(begin)
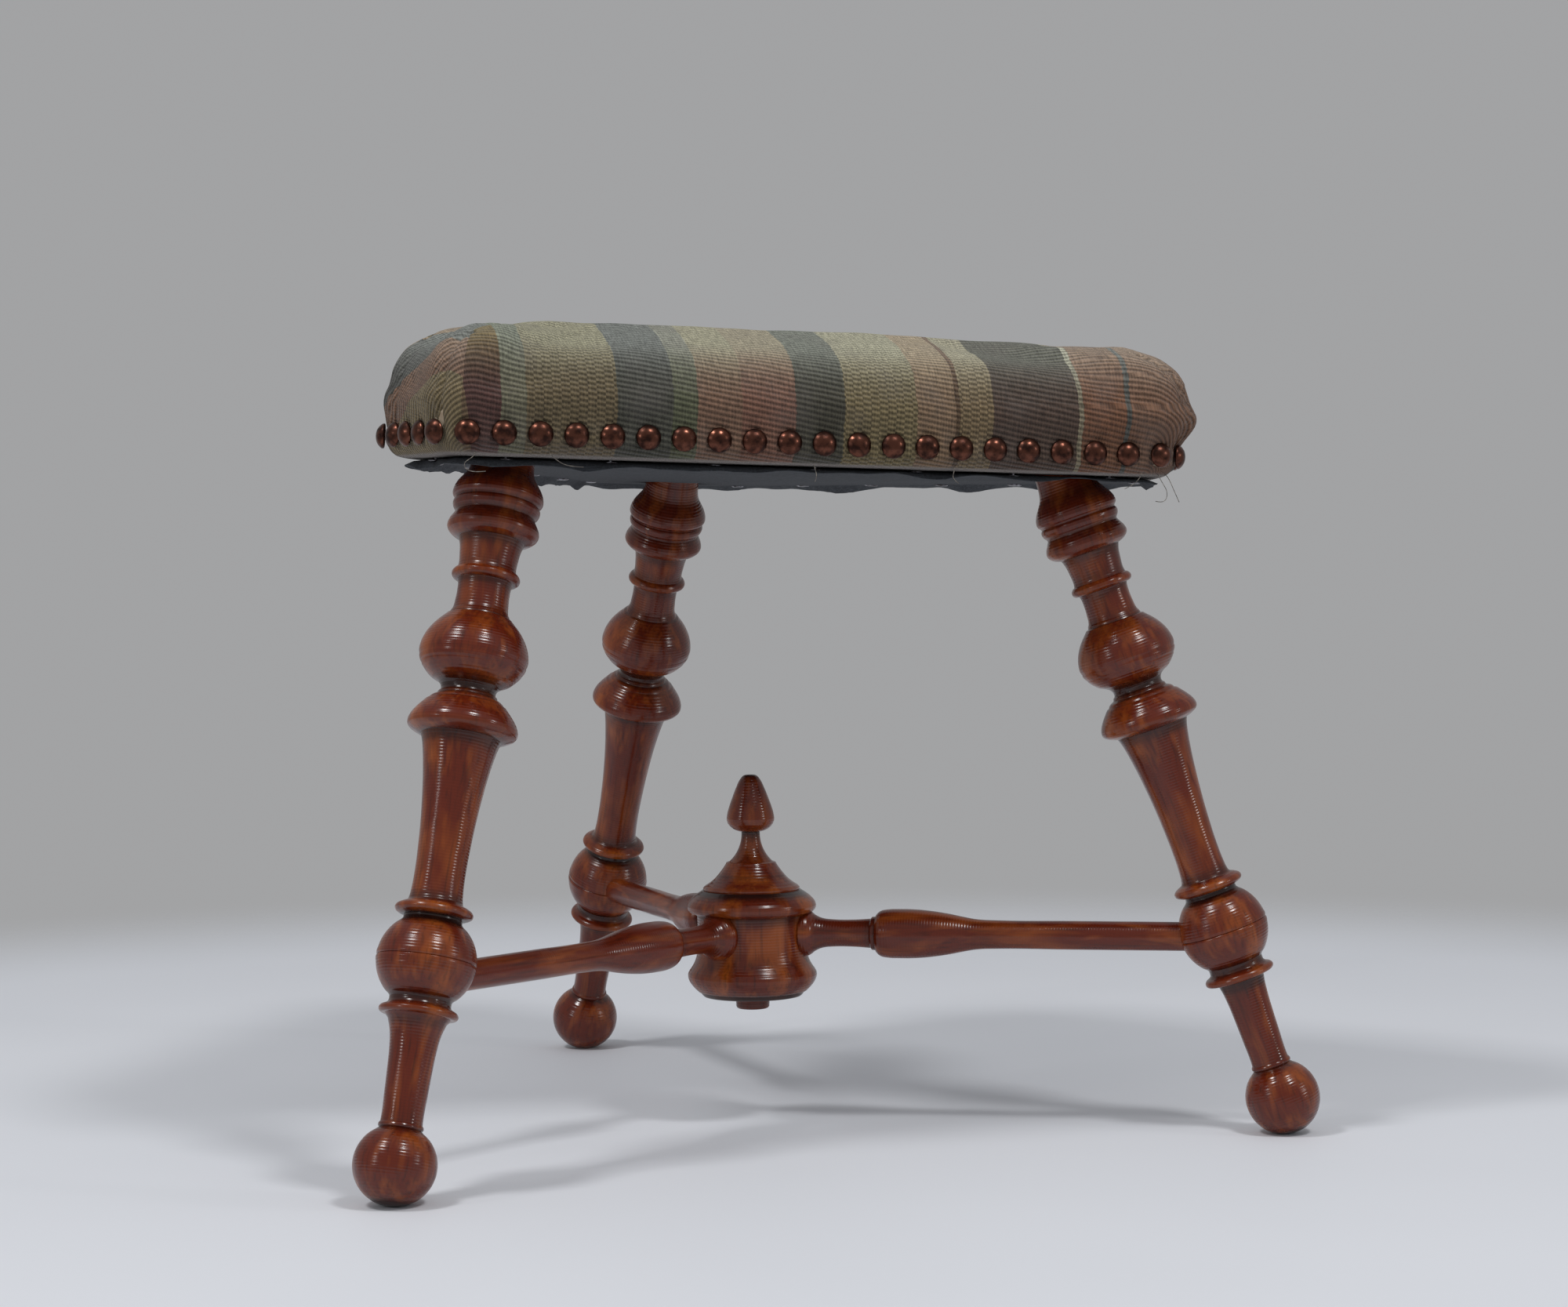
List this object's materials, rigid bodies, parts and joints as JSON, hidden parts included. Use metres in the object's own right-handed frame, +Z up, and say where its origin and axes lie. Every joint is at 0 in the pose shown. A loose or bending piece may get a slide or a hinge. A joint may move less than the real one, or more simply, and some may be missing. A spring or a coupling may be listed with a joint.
{
  "type": "footstool",
  "caption": "Three-legged footstool with raked turned legs, stretchers meeting in a hub with an acorn finial, and a padded six-sided seat in striped cloth with close nailing.",
  "frame": {"origin": "on the floor under the middle of the footprint", "axes": "+Z up, +Y from the long front side towards the single back leg, +X towards the right end of the front side, seen from the front"},
  "size_m": [0.4457, 0.4388, 0.3655],
  "materials": {
    "turned_wood": "red-brown stain under glossy varnish",
    "board_wood": "plain sawn softwood",
    "stuffing_hair": "teased hair and fibre",
    "calico": "plain unbleached calico",
    "striped_cloth": "striped woven cloth, ribbed and basket weave",
    "cambric": "thin dull black lining cloth",
    "nail_brass": "dark antique bronze",
    "tack_steel": "dull blued steel"
  },
  "bodies": {
    "root": {"seat_board": "board_wood", "stuffing": "stuffing_hair", "calico_lining": "calico", "seat_cover": "striped_cloth", "dust_cover": "cambric", "nails_front": "nail_brass", "nails_right_corner": "nail_brass", "nails_right_side": "nail_brass", "nails_back": "nail_brass", "nails_left_side": "nail_brass", "nails_left_corner": "nail_brass", "dust_cover_tacks": "tack_steel", "leg_front_left": "turned_wood", "tenon_wedge_front_left": "board_wood", "leg_front_right": "turned_wood", "tenon_wedge_front_right": "board_wood", "leg_back": "turned_wood", "tenon_wedge_back": "board_wood", "stretcher_front_left": "turned_wood", "stretcher_front_right": "turned_wood", "stretcher_back": "turned_wood", "hub_block": "turned_wood", "finial": "turned_wood", "hub_button": "turned_wood"}
  },
  "joints": []
}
(end)
What the task asks: Quote the data above in full, changing nothing.

Worked solution:
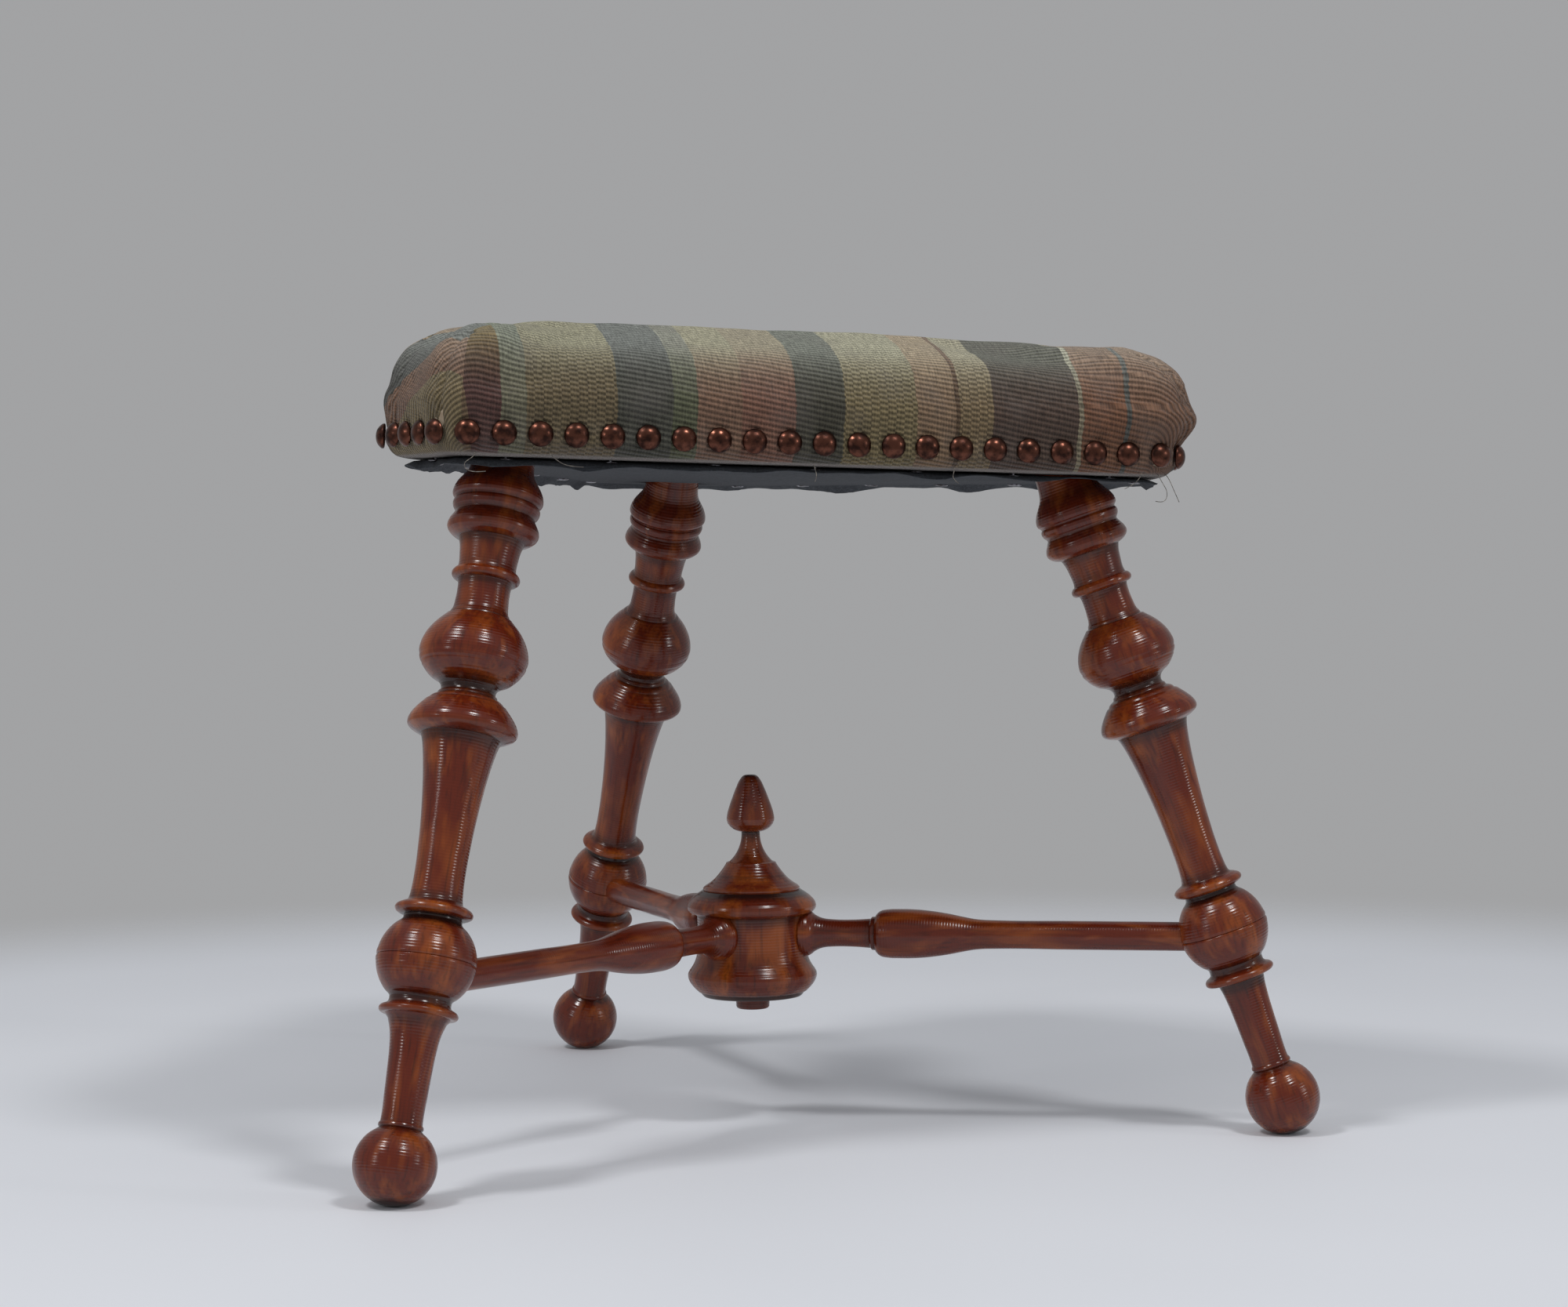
List this object's materials, rigid bodies, parts and joints as JSON, hidden parts included. Use metres in the object's own right-handed frame, +Z up, and say where its origin and axes lie. Every joint is at 0 in the pose shown. A loose or bending piece may get a slide or a hinge. A joint may move less than the real one, or more simply, and some may be missing. A spring or a coupling may be listed with a joint.
{
  "type": "footstool",
  "caption": "Three-legged footstool with raked turned legs, stretchers meeting in a hub with an acorn finial, and a padded six-sided seat in striped cloth with close nailing.",
  "frame": {"origin": "on the floor under the middle of the footprint", "axes": "+Z up, +Y from the long front side towards the single back leg, +X towards the right end of the front side, seen from the front"},
  "size_m": [0.4457, 0.4388, 0.3655],
  "materials": {
    "turned_wood": "red-brown stain under glossy varnish",
    "board_wood": "plain sawn softwood",
    "stuffing_hair": "teased hair and fibre",
    "calico": "plain unbleached calico",
    "striped_cloth": "striped woven cloth, ribbed and basket weave",
    "cambric": "thin dull black lining cloth",
    "nail_brass": "dark antique bronze",
    "tack_steel": "dull blued steel"
  },
  "bodies": {
    "root": {"seat_board": "board_wood", "stuffing": "stuffing_hair", "calico_lining": "calico", "seat_cover": "striped_cloth", "dust_cover": "cambric", "nails_front": "nail_brass", "nails_right_corner": "nail_brass", "nails_right_side": "nail_brass", "nails_back": "nail_brass", "nails_left_side": "nail_brass", "nails_left_corner": "nail_brass", "dust_cover_tacks": "tack_steel", "leg_front_left": "turned_wood", "tenon_wedge_front_left": "board_wood", "leg_front_right": "turned_wood", "tenon_wedge_front_right": "board_wood", "leg_back": "turned_wood", "tenon_wedge_back": "board_wood", "stretcher_front_left": "turned_wood", "stretcher_front_right": "turned_wood", "stretcher_back": "turned_wood", "hub_block": "turned_wood", "finial": "turned_wood", "hub_button": "turned_wood"}
  },
  "joints": []
}